“Your value rests in your body, mine in my mind. As much as the one who directs the ship is greater than the one who rows it and as much as the general excels the common soldier, I am greater than you. For in our bodies the mind is of more value than the body, and our real strength is our mind.”

In this quotation, from lines 6569 of Book XIII, Ulysses concludes his speech on the subject of why he, rather than Ajax, should get Achilles’ arms. Ulysses says that brains are more valuable than brawn. He wins the contest thanks to his clever rhetoric, a victory that proves his point. More broadly, though, the Metamorphoses as a whole confirms Ulysses’ thesis. Ovid repeatedly stresses the importance of speech. In many of the transformations that take place, the most painful byproduct is the inability to speak. When Callisto is changed into a bear, she cannot speak to her son or beseech Jupiter for help. As a cow, Io cannot speak to her father and must spell out her name with her hoof.
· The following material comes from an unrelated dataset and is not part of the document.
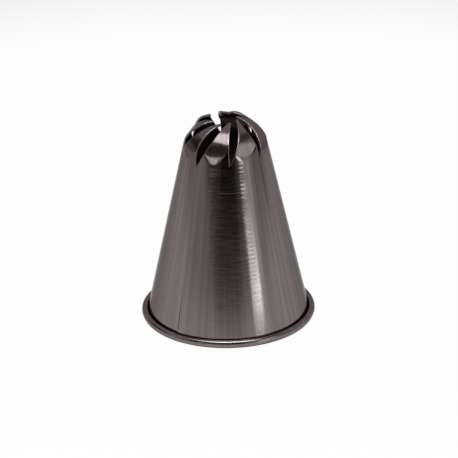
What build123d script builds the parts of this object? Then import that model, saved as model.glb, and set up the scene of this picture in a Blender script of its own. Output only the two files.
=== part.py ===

Actaeon, a deer, cannot call off his dogs when they attack him. These characters are separated from their loved ones, or even killed, because of the loss of speech. Ineffective speech can also be painful. While lecturing herself about her incestuous love for her father, Myrrha gets lost in a tangle of words. She asks herself, “Will you be the rival of your mother and the mistress of your father? Will you be a sister to your son and a mother to your brother?” (X.344347) Because she can’t give a name to her feelings, Myrrha suffers.